Another way to aproach the problem is using the tidyverse and a more functional approach.
library(tidyverse)
Let's start by making the metabolite a single column.
data_df |>
pivot_longer(cols = -starts_with("sleepFactor"),
names_to = "metabolite",
values_to = "val_metabolite")
#> # A tibble: 30 × 4
#> sleepFactor sleepFactor2 metabolite val_metabolite
#> <chr> <chr> <chr> <dbl>
#> 1 A A Metabolite1 1
#> 2 A A Metabolite2 1
#> 3 A A Metabolite3 1
#> 4 A A Metabolite4 1
#> 5 A A Metabolite5 1
#> 6 B C Metabolite1 2
#> 7 B C Metabolite2 3
#> 8 B C Metabolite3 4
#> 9 B C Metabolite4 5
#> 10 B C Metabolite5 2
#> # ℹ 20 more rows
#> # ℹ Use `print(n = ...)` to see more rows
We could also do that with the sleepFactors if it makes sense for subsequent analysis:
data_df |>
pivot_longer(cols = -starts_with("sleepFactor"),
names_to = "metabolite",
values_to = "val_metabolite") |>
pivot_longer(cols = starts_with("sleepFactor"),
names_to = "sleep_factor_type",
values_to = "val_sleep_factor")
At this point, we can already group by both sleepFactor
and metabolite
, to get the mean of each metabolite in each sleepFactor
group:
data_df |>
pivot_longer(cols = -starts_with("sleepFactor"),
names_to = "metabolite",
values_to = "val_metabolite") |>
group_by(sleepFactor, metabolite) |>
summarize(mean = mean(val_metabolite),
.groups = "drop")
#> # A tibble: 15 × 3
#> sleepFactor metabolite mean
#> <chr> <chr> <dbl>
#> 1 A Metabolite1 2.5
#> 2 A Metabolite2 2.5
#> 3 A Metabolite3 2.5
#> 4 A Metabolite4 2.5
#> 5 A Metabolite5 2.5
#> 6 B Metabolite1 4
#> 7 B Metabolite2 2.5
#> 8 B Metabolite3 5
#> 9 B Metabolite4 4.5
#> 10 B Metabolite5 3
#> 11 C Metabolite1 3.5
#> 12 C Metabolite2 4.5
#> 13 C Metabolite3 4.5
#> 14 C Metabolite4 5
#> 15 C Metabolite5 3.5
This has advantages, you can use split()
to make a list of data.frames, then use map()
to call a function on each data.frame.
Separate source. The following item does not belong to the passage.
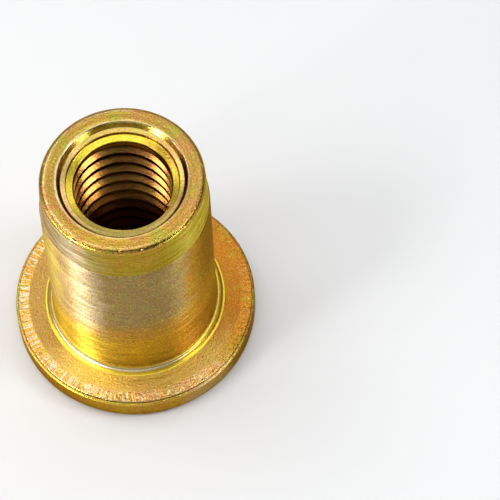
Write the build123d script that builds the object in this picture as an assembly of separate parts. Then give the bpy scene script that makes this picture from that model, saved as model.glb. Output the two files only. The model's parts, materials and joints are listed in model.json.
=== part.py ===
from build123d import *
from math import radians, tan
import os

# Flat-head rivet nut, M6, plain round shank, open end: one piece of cold-formed steel.
# The origin is the centre of the head face, and +Z runs along the axis towards the nose.
# The nut stands on its head face. Sizes are in millimetres and angles in degrees.

# Overall sizes
total_length = 15.0
shank_diameter = 8.9                # goes through a 9 mm hole in the sheet
head_overhang = 2.05                # radial, from the shank to the rim
head_thickness = 1.7

# Rim of the head, from the head face up to the bearing face
rim_rounding = 0.5                  # rolled corner at the head face
rim_bevel = 0.1                     # at the step below the lip
lip_height = 0.2                    # thin lip that the forming die leaves under the bearing face
lip_setback = 0.14                  # radial, from the rim to the lip
lip_bevel = 0.06

# Coined band round the edge of the bearing face
coined_band_width = 0.6
coined_band_drop = 0.05

# Collar where the shank meets the bearing face
collar_width = 0.25
collar_height = 0.36
collar_root_rounding = 0.12
collar_edge_rounding = 0.12
shank_root_rounding = 0.08

# Tapered nose
nose_taper_length = 2.45
nose_taper_inset = 0.12             # radial, over the whole taper
shoulder_inset = 0.04               # small radial step where the taper starts
shoulder_length = 0.12
nose_edge_rounding = 0.35

# Threaded bore, at the minor diameter of the M6 x 1 thread
thread_minor_diameter = 5.1
threaded_depth = 10.5               # from the nose face to the last full turn
countersink_depth = 0.49
countersink_angle = 60.0            # between the axis and the cone's wall

# Collapse chamber between the thread and the head: its thin wall folds into the rivet's bulge
chamber_wall = 1.0
chamber_cone_angle = 45.0           # between the axis and the cone's wall
chamber_corner_rounding = 0.3
entry_chamfer = 0.3                 # at the screw's way in, in the head face

# Sizes that follow from those above
shank_radius = shank_diameter / 2
rim_radius = shank_radius + head_overhang
lip_radius = rim_radius - lip_setback
nose_taper_start = total_length - nose_taper_length
shoulder_radius = shank_radius - shoulder_inset
nose_radius = shoulder_radius - nose_taper_inset
thread_radius = thread_minor_diameter / 2
countersink_radius = thread_radius + countersink_depth * tan(radians(countersink_angle))
chamber_radius = shank_radius - chamber_wall
chamber_cone_length = (chamber_radius - thread_radius) / tan(radians(chamber_cone_angle))
thread_end = total_length - threaded_depth
chamber_end = thread_end - chamber_cone_length


# Each function gives corners of the half section in order, as (radius, height, rounding).

def head_corners():
    """The flat head: head face, rolled rim, die lip and bearing face with its coined band."""
    return [
        (rim_radius, 0, rim_rounding),
        (rim_radius, head_thickness - lip_height - rim_bevel, 0),
        (rim_radius - rim_bevel, head_thickness - lip_height, 0),
        (lip_radius, head_thickness - lip_height, 0),
        (lip_radius, head_thickness - coined_band_drop - lip_bevel, 0),
        (lip_radius - lip_bevel, head_thickness - coined_band_drop, 0),
        (lip_radius - coined_band_width, head_thickness, 0),
    ]


def shank_corners():
    """The collar at the shank's root, and the shank up to the taper."""
    collar_radius = shank_radius + collar_width
    collar_top = head_thickness + collar_height
    return [
        (collar_radius, head_thickness, collar_root_rounding),
        (collar_radius, collar_top, collar_edge_rounding),
        (shank_radius, collar_top, shank_root_rounding),
        (shank_radius, nose_taper_start - shoulder_length, 0),
    ]


def nose_corners():
    """The shoulder, the taper and the nose face."""
    return [
        (shoulder_radius, nose_taper_start, 0),
        (nose_radius, total_length, nose_edge_rounding),
    ]


def bore_corners():
    """The stepped bore, from the countersink in the nose down to the mouth in the head face."""
    return [
        (countersink_radius, total_length, 0),
        (thread_radius, total_length - countersink_depth, 0),
        (thread_radius, thread_end, 0),
        (chamber_radius, chamber_end, chamber_corner_rounding),
        (chamber_radius, entry_chamfer, 0),
        (chamber_radius + entry_chamfer, 0, 0),
    ]


def half_section():
    """The face that turns into the nut, in the XZ plane, on the +X side of the axis."""
    corners = head_corners() + shank_corners() + nose_corners() + bore_corners()
    points = [(radius, height) for radius, height, rounding in corners]
    roundings = [rounding for radius, height, rounding in corners]
    with BuildSketch(Plane.XZ) as section:
        with BuildLine():
            FilletPolyline(*points, radius=roundings, close=True)
        make_face()
    return section.sketch


rivet_nut = revolve(half_section(), Axis.Z)
rivet_nut.label = "rivet_nut"

os.makedirs("parts", exist_ok=True)
export_step(rivet_nut, "parts/rivet_nut.step")
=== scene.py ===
import json
import math
import random

import bpy
from mathutils import Matrix, Vector, noise


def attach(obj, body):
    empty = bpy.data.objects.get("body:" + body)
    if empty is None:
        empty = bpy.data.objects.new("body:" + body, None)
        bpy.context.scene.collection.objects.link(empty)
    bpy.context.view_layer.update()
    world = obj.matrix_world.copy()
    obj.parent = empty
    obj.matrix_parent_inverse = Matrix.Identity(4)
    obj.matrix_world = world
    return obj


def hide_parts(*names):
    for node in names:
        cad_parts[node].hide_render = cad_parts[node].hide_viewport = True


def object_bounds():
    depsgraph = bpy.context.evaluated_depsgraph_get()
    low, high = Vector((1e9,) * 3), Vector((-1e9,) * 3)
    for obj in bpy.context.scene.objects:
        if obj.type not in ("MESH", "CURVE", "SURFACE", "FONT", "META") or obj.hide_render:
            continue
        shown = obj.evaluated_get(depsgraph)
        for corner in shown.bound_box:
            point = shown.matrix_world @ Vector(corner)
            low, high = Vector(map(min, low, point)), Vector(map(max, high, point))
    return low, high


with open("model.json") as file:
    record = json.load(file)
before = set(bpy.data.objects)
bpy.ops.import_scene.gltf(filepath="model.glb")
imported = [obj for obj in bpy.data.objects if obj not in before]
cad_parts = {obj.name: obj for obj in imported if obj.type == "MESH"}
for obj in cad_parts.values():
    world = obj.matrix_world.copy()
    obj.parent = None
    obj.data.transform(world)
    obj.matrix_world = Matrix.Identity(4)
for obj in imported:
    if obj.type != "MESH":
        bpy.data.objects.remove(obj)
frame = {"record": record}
cad_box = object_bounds()

# The nut is worked out in millimetres and scaled to metres when its mesh is made.
MM = 0.001

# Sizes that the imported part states
MOUNTS = {mount["name"]: mount for mount in frame["record"]["mounts"]}
RIM_RADIUS = cad_box[1].x / MM
LENGTH = cad_box[1].z / MM
HEAD_THICKNESS = MOUNTS["bearing_face"]["pos_m"][2] / MM
SHANK_RADIUS = MOUNTS["shank"]["dims"]["r_mm"]
THREAD_RADIUS = MOUNTS["thread"]["dims"]["r_mm"]
CHAMBER_RADIUS = MOUNTS["collapse_chamber"]["dims"]["r_mm"]

# Head: rim, lip, coined band and collar
RIM_ROUNDING = 0.5
RIM_BEVEL = 0.1
LIP_HEIGHT = 0.2
LIP_SETBACK = 0.14
LIP_ROOT_ROUNDING = 0.02
LIP_EDGE_ROUNDING = 0.06
COINED_WIDTH = 0.6
COINED_DROP = 0.05
COINED_ROUNDING = 0.3           # between the band and the flat bearing face
COLLAR_WIDTH = 0.25
COLLAR_HEIGHT = 0.36
COLLAR_LEAN = 0.05              # its side leans in by this much, each way from its radius
COLLAR_ROOT_ROUNDING = 0.16
COLLAR_TOP_ROUNDING = 0.18
SHANK_ROOT_ROUNDING = 0.08
LIP_RADIUS = RIM_RADIUS - LIP_SETBACK
LIP_BASE = HEAD_THICKNESS - LIP_HEIGHT
COLLAR_RADIUS = SHANK_RADIUS + COLLAR_WIDTH
COLLAR_TOP = HEAD_THICKNESS + COLLAR_HEIGHT

# Nose
TAPER_LENGTH = 2.40
TAPER_INSET = 0.12
SHOULDER_INSET = 0.04
SHOULDER_LENGTH = 0.12
SHOULDER_ROUNDING = 0.03
NOSE_ROUNDING = 0.30
SHOULDER_RADIUS = SHANK_RADIUS - SHOULDER_INSET
NOSE_RADIUS = SHOULDER_RADIUS - TAPER_INSET
TAPER_START = LENGTH - TAPER_LENGTH

# The stepped mouth of the bore, from the nose inwards: radius, depth and rounding of each corner
COUNTERSINK = [
    (3.40, 0, 0.12),
    (3.21, 0.30, 0.05),
    (2.96, 0.38, 0.02),
    (2.94, 0.56, 0.02),
    (2.60, 0.69, 0.04),
]
COUNTERSINK_DEPTH = 0.80
MOUTH_RADIUS = COUNTERSINK[0][0]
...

And as a bonus, if your function returns a data.frame (so you have a new list of data.frames), you can assemble them in a single data.frame with dplyr::bind_rows()
.
data_long <- data_df |>
pivot_longer(cols = -starts_with("sleepFactor"),
names_to = "metabolite",
values_to = "val_metabolite")
single_model <- function(df){
model <- aov(val_metabolite ~ sleepFactor, data = df)
broom::tidy(model)
}
split(data_long, f = data_long$metabolite) |>
map(single_model) |>
bind_rows()
#> # A tibble: 10 × 6
#> term df sumsq meansq statistic p.value
#> <chr> <dbl> <dbl> <dbl> <dbl> <dbl>
#> 1 sleepFactor 2 2.33 1.17 0.269 0.781
#> 2 Residuals 3 13 4.33 NA NA
#> 3 sleepFactor 2 5.33 2.67 1.45 0.362
#> 4 Residuals 3 5.50 1.83 NA NA
#> 5 sleepFactor 2 7.00 3.50 1.50 0.354
#> 6 Residuals 3 7.00 2.33 NA NA
#> 7 sleepFactor 2 7 3.5 1.5 0.354
#> 8 Residuals 3 7 2.33 NA NA
#> 9 sleepFactor 2 1.00 0.500 0.214 0.818
#> 10 Residuals 3 7.00 2.33 NA NA
Created on 2023-08-15 with reprex v2.0.2
This approach may seem confusing at first, and it's totally fine if you prefer to stick with the for
loop, but it's also very powerful: if you do a lot of statistics like this it will simplify your life.